We see how regulated flows shape campsites.


We watch daily releases influence rapids and eddy lines.


We hear guests ask thoughtful questions late at night, under the stars.

Could the dam stop working someday?


What happens if Lake Powell can’t generate power?


What would the canyon be like without it?


We don’t offer simple answers—because rivers don’t offer simple answers.

What we can offer is perspective.



What the River Has Taught Us


The arc from 1962 to today tells a clear story.


The river was never fully solved.


It was temporarily constrained.


And it continues to remind us of its scale.


Rivers demand humility.


They change.


They surprise.


They outlast assumptions.


On a Grand Canyon river trip, this lesson reveals itself quietly—in shifting sandbars, changing weather, and long nights beneath a sky far older than any dam.

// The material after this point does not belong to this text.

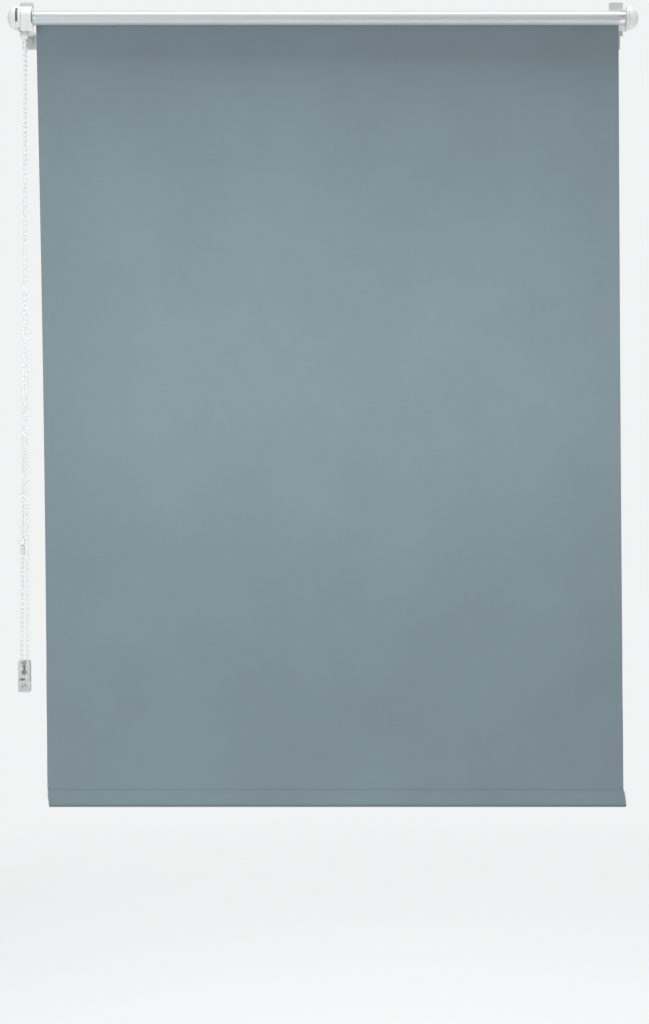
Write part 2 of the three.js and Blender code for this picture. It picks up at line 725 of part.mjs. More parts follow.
/** The plug that the chain wheel's hub turns, round the spindle and the clutch spring. */
function drivePlug() {
  const inner = boreRadius - plugFit - plugWall;
  place('drive_plug', plugBody(-1, halfTube - plugLength - cutOver, inner), grey);
  const springRadius = spindleRadius + seatGap + clutchWire / 2;
  coil('clutch_spring', -halfTube + clutchInset, clutchPitch, clutchCurls, springRadius, clutchWire, steel);
}

/** The idler's plug, cap, pin and spring. */
function idler() {
  const bore = idlerPinCollar + runGap;
  const capInner = halfTube - idlerCollarWidth;
  const capOuter = halfTube + seatGap + plugFlange;
  const capBody = rodX(capInner, capOuter, bore - seatGap, axisY, axisZ, plainSteps);
  const capBore = rodX(capInner - cutOver, capOuter + cutOver, idlerPinRadius + runGap,
    axisY, axisZ, plainSteps);
  place('idler_cap', cut(capBody, capBore), grey);
  const tip = rightCheekLeft - seatGap + idlerPinTravel;
  const collarRight = capInner - seatGap;
  const collarLeft = collarRight - idlerCollarWidth;
  const floor = collarLeft - idlerSpringLength - 2 * seatGap;
  place('idler_plug', plugBody(1, floor, bore), grey);
  const tail = collarLeft - idlerCollarWidth;
  const nose = idlerPinRadius / 2;
  const profile = [[tail, 0], [tail, idlerPinRadius], [collarLeft, idlerPinRadius],
    [collarLeft, idlerPinCollar], [collarRight, idlerPinCollar], [collarRight, idlerPinRadius],
    [tip - nose, idlerPinRadius], [tip, nose], [tip, 0]];
  place('idler_pin', turnedX(profile, axisY, axisZ, plainSteps), steel);
  const springEnd = collarLeft - seatGap - idlerWire / 2;
  const pitch = (idlerSpringLength - idlerWire) / idlerCurls;
  coil('idler_spring', springEnd - pitch * idlerCurls, pitch, idlerCurls,
    idlerPinRadius + seatGap + idlerWire / 2, idlerWire, steel);
}

// Cloth and hem

/** How far the hanging cloth stands towards the window, and how its edges lie. */
function clothPoint(across, down) {
  const belly = Math.sin(Math.PI * down);
  const middle = clothMiddle + clothSkew * down;
  const half = clothWidth / 2 - edgeDrawIn * belly;
  const x = middle + (2 * across - 1) * half;
  const edge = (1 - Math.abs(2 * across - 1)) * clothWidth / 2;
  const curl = edgeCurlDepth * belly * Math.exp(-((edge / edgeCurlWidth) ** 2));
  const lowShare = Math.max((down - lowWaveStartShare) / (1 - lowWaveStartShare), 0);
  const low = Math.sin(Math.PI * lowShare);
  const z = sheetTop + (sheetBottom - sheetTop) * down;
  const wave = lowWaveDepth / 2 * low * Math.sin(2 * Math.PI * (x - lowWaveSlope * z) / lowWaveLength);
  return [x, sheetY + curl + wave, z];
}

/** The hanging cloth, as one thin closed sheet with its main folds. */
function fabricSheet() {
  const vertices = [];
  for (const side of [-1, 1]) {
    for (let row = 0; row <= sheetRows; row += 1) {
      for (let column = 0; column <= sheetColumns; column += 1) {
        const across = (1 - Math.cos(Math.PI * column / sheetColumns)) / 2;
        const [x, y, z] = clothPoint(across, row / sheetRows);
        vertices.push(x, y + side * clothThickness / 2, z);
      }
    }
  }
  const wide = sheetColumns + 1;
  const layer = wide * (sheetRows + 1);
  const faces = [];
  const quad = (a, b, c, d) => faces.push(a, b, c, a, c, d);
  for (let row = 0; row < sheetRows; row += 1) {
    for (let column = 0; column < sheetColumns; column += 1) {
      const a = row * wide + column;
      quad(a, a + wide, a + wide + 1, a + 1);
      quad(layer + a, layer + a + 1, layer + a + wide + 1, layer + a + wide);
    }
    const [left, right] = [row * wide, row * wide + sheetColumns];
    quad(left, left + layer, left + layer + wide, left + wide);
    quad(right, right + wide, right + wide + layer, right + layer);
  }
  for (let column = 0; column < sheetColumns; column += 1) {
    const low = sheetRows * wide + column;
    quad(column, column + 1, column + 1 + layer, column + layer);
    quad(low, low + layer, low + layer + 1, low + 1);
  }
  place('fabric_sheet', solidOf(indexed(vertices, faces)), cloth);
}

/** The hem's outline: round at the bottom, drawn together at the seam. */
function hemOutline(half, bottom, top, seamHalf) {
  const shoulder = top - 3 * half;
  return [[sheetY - half, shoulder], ...arc(sheetY, bottom + half, half, Math.PI, 2 * Math.PI, smallSteps),
    [sheetY + half, shoulder], [sheetY + seamHalf, top], [sheetY - seamHalf, top]];
}

function hem() {
  const [left, right] = [hemMiddle - hemHalf, hemMiddle + hemHalf];
  const outline = hemOutline(pocketHalf, hemBottom, hemTop, seamThickness / 2);
  const inside = hemOutline(pocketHalf - clothThickness, hemBottom + clothThickness,
    hemTop - 2 * seamThickness, seamThickness / 2 - clothThickness / 2);
  place('hem_pocket', slabX(outline, left, right, [inside]), cloth);
  const barBottom = hemBottom + clothThickness + seatGap;
  const barHalf = barThickness / 2;
  const barOutline = (top) => [
    ...arc(sheetY, barBottom + barHalf, barHalf, Math.PI, 2 * Math.PI, flatSteps),
    ...arc(sheetY, top - barHalf, barHalf, 0, Math.PI, flatSteps)];
  const outlineOfBar = barOutline(barBottom + barHeight);
  const barEnds = [left + barCapDepth + seatGap, right - barCapDepth - seatGap];
  place('bottom_bar', slabX(outlineOfBar, ...barEnds), aluminium);
  const lipOutline = hemOutline(pocketHalf, hemBottom, hemTop - seamThickness, seamThickness / 2);
  [['bar_cap_left', left, 1], ['bar_cap_right', right, -1]].forEach(([name, end, inward]) => {
    const lip = rising([end - inward * (seatGap + barCapLip), end - inward * seatGap]);
    const stub = rising([end - inward * (seatGap + barCapLip / 2), end + inward * barCapDepth]);
    place(name, join(slabX(lipOutline, ...lip), slabX(outlineOfBar, ...stub)), clear);
  });
}

// Chain

/** The point at a share of the way down a strand. */
function strandPoint(strand, share) {
  return strand.high.clone().lerp(strand.low, share);
}

/** The chain's route, two points a bead: down the front, round the post, up the back, over the wheel. */
function chainRoute() {
  const half = 1 / 2;
  const points = [];
  const share = (step) => step * half / strandBeads;
  for (let i = 0; i < 2 * strandBeads; i += 1) {
    points.push(strandPoint(frontStrand, share(i)));
  }
  for (let i = 0; i < 2 * guideBeads; i += 1) {
    const angle = -Math.PI * i / (2 * guideBeads);
    points.push(new THREE.Vector3(holderX + guideRadius * Math.cos(angle), holderY,
      guideZ + guideRadius * Math.sin(angle)));
  }
  for (let i = 0; i < 2 * strandBeads; i += 1) {
    points.push(strandPoint(rearStrand, 1 - share(i)));
  }
  for (let i = 0; i < wheelPockets; i += 1) {
    const angle = Math.PI * i / wheelPockets;
    points.push(new THREE.Vector3(wheelX, axisY + pitchRadius * Math.cos(angle),
      axisZ + pitchRadius * Math.sin(angle)));
  }
  return points;
}

/** The endless bead chain: fat at each bead, thin at each link between two. */
function beadChain() {
  const route = chainRoute();
  const count = route.length;
  const bottom = 2 * strandBeads;
  const bottomEnd = bottom + 2 * guideBeads;
  const vertices = [];
  route.forEach((point, i) => {
    const tangent = route[(i + 1) % count].clone().sub(route[(i - 1 + count) % count]).normalize();
    const across = new THREE.Vector3(i < bottom + guideBeads ? 1 : -1, 0, 0);
    if (i >= bottom && i <= bottomEnd) {
      across.crossVectors(new THREE.Vector3(0, -1, 0), tangent);
    }
    across.addScaledVector(tangent, -across.dot(tangent)).normalize();
    const other = new THREE.Vector3().crossVectors(tangent, across);
    const radius = i % 2 === 0 ? beadRadius : linkRadius;
    for (let j = 0; j < chainSides; j += 1) {
      const turn = 2 * Math.PI * j / chainSides;
      const corner = point.clone().addScaledVector(across, radius * Math.cos(turn));
      corner.addScaledVector(other, radius * Math.sin(turn));
      vertices.push(corner.x, corner.y, corner.z);
    }
  });
  const faces = ringFaces(count, chainSides);
  for (let j = 0; j < chainSides; j += 1) {
    const [a, b] = [(count - 1) * chainSides + j, (count - 1) * chainSides + (j + 1) % chainSides];
    const [c, d] = [(j + chainSides / 2) % chainSides, (j + 1 + chainSides / 2) % chainSides];
    faces.push(a, b, d, a, d, c);
  }
  place('bead_chain', solidOf(indexed(vertices, faces)), white);
}

/** A piece with a bore along a strand, centred a distance below the wheel's axis. */
function onStrand(strand, drop, length, radius, makeSolid) {
  const middle = strandPoint(strand, drop / strandDrop);
  const along = strand.low.clone().sub(strand.high).normalize();
  const from = middle.clone().addScaledVector(along, -length / 2);
  const to = middle.clone().addScaledVector(along, length / 2);
  const boreFrom = from.clone().addScaledVector(along, -cutOver);
  const boreTo = to.clone().addScaledVector(along, cutOver);
  const bore = rodBetween(boreFrom, boreTo, chainBore + seatGap / 2, smallSteps);
  return cut(makeSolid(middle, from, to, radius), bore);
}

function chainStops() {
  const ball = (middle, from, to, radius) =>
    solidOf(new THREE.SphereGeometry(radius, smallSteps, flatSteps).translate(middle.x, middle.y, middle.z));
  const barrel = (middle, from, to, radius) => rodBetween(from, to, radius, smallSteps);
  const first = axisZ - housingBottom + stopGap + stopRadius;
  const second = first + chainTravel;
  const third = second + stopRadius + seatGap + connectorLength / 2;
  place('stop_bead_front', onStrand(frontStrand, first, 2 * stopRadius, stopRadius, ball), white);
  place('stop_bead_rear', onStrand(rearStrand, second, 2 * stopRadius, stopRadius, ball), white);
  place('chain_connector', onStrand(rearStrand, third, connectorLength, connectorRadius, barrel), clear);
}

/** The holder: adhesive pad, base with the guide post, clear cover and its screw. */
function chainHolder() {
  const x = holderX;
  const [left, right] = [x - holderWidth / 2, x + holderWidth / 2];
  const top = guideZ + holderTopAbove;
  const bottom = top - holderHeight;
  const baseBack = -holderPad;
  const baseFront = baseBack - holderPlate;
  const coverBack = baseFront - seatGap;
  const coverInner = coverBack - holderDepth;
  const coverFront = coverInner - holderWall;
  const screwZ = guideZ - holderScrewDrop;
  const postRadius = guideRadius - beadRadius - runGap;
  const inset = 2 * holderWall;
  place('holder_pad', block([left + inset, baseBack + seatGap, bottom + inset],
    [right - inset, 0, top - inset]), foam);
  const base = join(block([left, baseFront, bottom], [right, baseBack, top]),
    rodY(coverInner + seatGap, baseFront + holderPlate / 2, postRadius, x, guideZ, smallSteps));
  const screwHole = rodY(baseFront - cutOver, baseBack + cutOver, holderScrewRadius + seatGap,
    x, screwZ, smallSteps);
  place('holder_base', cut(base, screwHole), clear);
  const shell = block([left, coverFront, bottom], [right, coverBack, top]);
  const hollow = block([left + holderWall, coverInner, bottom + holderWall],
    [right - holderWall, coverBack + cutOver, top + cutOver]);
  const pillar = rodY(coverInner - holderWall / 2, coverBack, holderScrewHead + holderWall,
    x, screwZ, smallSteps);
  const shaft = rodY(coverFront - cutOver, coverBack + cutOver, holderScrewRadius + seatGap,
    x, screwZ, smallSteps);
  const sink = rodY(coverFront - cutOver, coverFront + holderWall, holderScrewHead + seatGap,
    x, screwZ, smallSteps);
  const notch = slabY([[x - holderNotchWidth / 2, top + cutOver], [x + holderNotchWidth / 2, top + cutOver],
    [x + postRadius / 2, top - holderNotchDepth], [x - postRadius / 2, top - holderNotchDepth]],
  coverFront - cutOver, coverInner + seatGap);
  const bandZ = guideZ - holderBandDrop;
  const band = block([left + 2 * holderWall, coverFront - cutOver, bandZ - holderBandHeight],
    [x + holderWall, coverInner + seatGap, bandZ + holderBandHeight]);
  const eye = rodY(coverFront - cutOver, coverInner + seatGap, holderEyeRadius,
    x + holderEyeShift, guideZ + holderEyeRaise, smallSteps);
  place('holder_cover', cut(join(cut(shell, hollow), pillar), shaft, sink, notch, band, eye), clear);
  const headFront = coverFront + seatGap / 2;
  const headBack = coverFront + holderWall - seatGap;
  const profile = [[headFront, 0], [headFront, holderScrewHead], [headBack, holderScrewHead],
    [headBack, holderScrewRadius], [baseBack, holderScrewRadius], [baseBack, 0]];
  place('holder_screw', turnedY(profile, x, screwZ, smallSteps), steel);
}

for (const [side, x] of [['left', leftCarrierX], ['right', rightCarrierX]]) {
  carrier(`carrier_${side}`, x);
  clampPad(`clamp_pad_${side}`, x);
  clampScrew(`clamp_screw_${side}`, x);
  thumbWheel(`thumb_wheel_${side}`, x);
  bracketScrew(`bracket_screw_${side}`, x);
}
brackets();
endCap('end_cap_left', -1, leftCheekLeft - seatGap, leftCapLength);
endCap('end_cap_right', 1, rightCheekRight + seatGap, rightCapLength);
driveHousing();
chainGuide();
chainGuard();
spindle();
chainWheel();
rollerTube();
fabricRoll();
drivePlug();
idler();
fabricSheet();
hem();
beadChain();
chainStops();
chainHolder();

export default part;
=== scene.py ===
"""Clamp-on roller blackout blind with a bead chain drive, hung fully lowered.

All sizes in the classes below are millimetres. X runs to the right seen from the front, Y from the front
to the back, Z up. Every mesh is scaled to metres as it is made.
"""

import json
import logging
import math
from dataclasses import dataclass, field
from enum import Enum

import bmesh
import bpy
from mathutils import Matrix, Vector, noise

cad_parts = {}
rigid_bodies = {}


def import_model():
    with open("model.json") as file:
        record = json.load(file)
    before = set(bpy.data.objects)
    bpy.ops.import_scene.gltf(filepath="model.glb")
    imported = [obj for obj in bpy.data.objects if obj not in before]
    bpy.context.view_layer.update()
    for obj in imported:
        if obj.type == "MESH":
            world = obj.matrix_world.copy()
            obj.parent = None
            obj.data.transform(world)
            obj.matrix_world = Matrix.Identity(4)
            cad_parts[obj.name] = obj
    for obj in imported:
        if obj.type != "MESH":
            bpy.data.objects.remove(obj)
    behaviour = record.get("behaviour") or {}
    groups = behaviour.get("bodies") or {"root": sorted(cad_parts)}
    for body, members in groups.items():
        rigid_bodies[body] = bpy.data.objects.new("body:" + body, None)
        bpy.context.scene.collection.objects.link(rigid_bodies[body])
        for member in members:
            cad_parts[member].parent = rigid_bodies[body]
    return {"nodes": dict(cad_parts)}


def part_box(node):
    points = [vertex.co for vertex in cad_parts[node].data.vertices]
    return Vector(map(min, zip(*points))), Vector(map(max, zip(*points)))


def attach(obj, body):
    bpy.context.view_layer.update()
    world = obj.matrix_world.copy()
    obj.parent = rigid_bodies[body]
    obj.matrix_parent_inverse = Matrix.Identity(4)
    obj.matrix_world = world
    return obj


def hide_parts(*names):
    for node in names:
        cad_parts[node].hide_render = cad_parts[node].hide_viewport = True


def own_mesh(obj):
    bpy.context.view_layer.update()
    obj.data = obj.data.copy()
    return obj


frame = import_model()

log = logging.getLogger("blind")

MM = 0.001
FULL_TURN = 2 * math.pi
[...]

Looking Forward Without Pretending to Know


The 1962 Questions and Answers pamphlet shows us what certainty looked like.
1983 shows us what happens when reality exceeds expectations.


Today reminds us that the river is still writing the story.


At CRATE, we don’t pretend to know how this chapter ends. What we do know is that the Colorado River has always outlasted our confidence in controlling it.


Out here, surrounded by stone shaped over millions of years, certainty feels less important than respect.


We will continue to adapt to what the river gives us. 


Halfway through Summer 2026 we have learned a lot about lower flow patterns and the skills and changes needed to navigate the lower water. 



Source Acknowledgment


Historical quotations and technical descriptions are drawn from the U.S. Bureau of Reclamation publication Questions and Answers: Glen Canyon Dam (1962), a public-domain government document.